You might think 100x is an exaggeration. But actually, we've already experienced that with solar in the past 20 years. Price parity was reached more than 5 years ago. I'm actually talking about another 100x improvement So four orders of magnitude in total. About 2 orders relative to fossil fuel powered energy, which is a fair benchmark because that's what we are trying to get rid off. At some point renewables are going to be so obviously cheaper that they start pushing out anything more expensive out of the market. The cheaper things get, the faster that happens. The more it happens, the faster learning effects, R&D, etc. will happen. That massive acceleration is basically what is causing people to move targets.


This gives me hope. It also makes me increasingly annoyed at the political forces that have stood in the way for the past few decades. It would merely be an annoying roadblock in a technological fantasy if it weren't the case that fossil fuels are totally fucking up the planet, and they fucking know that.

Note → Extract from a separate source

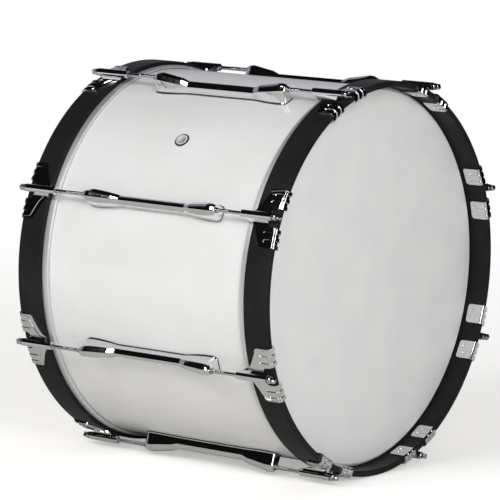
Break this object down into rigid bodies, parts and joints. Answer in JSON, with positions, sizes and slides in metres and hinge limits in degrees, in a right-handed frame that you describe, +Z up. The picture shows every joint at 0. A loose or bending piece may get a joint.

My comment isn't related specifically to going green, but replacing infrastructure that works perfectly well just for jobs is basically the broken window fallacy in economics.

Repaving the highway every six months would "create" lots of jobs too.


Yes, except the broken window fallacy doesn't quite work here for a few reasons:

First, the current technology is already breaking. It needs to be updated and maintained. So why not invest the same money in the newer tech.

Two, the current technology is way better. We will be able to get more bang for our buck with the newer technologies AND they have the benefit of not poisoning our sky.


I was replying more to the original claim that people should support this because it creates jobs. In general I support green energy anyway.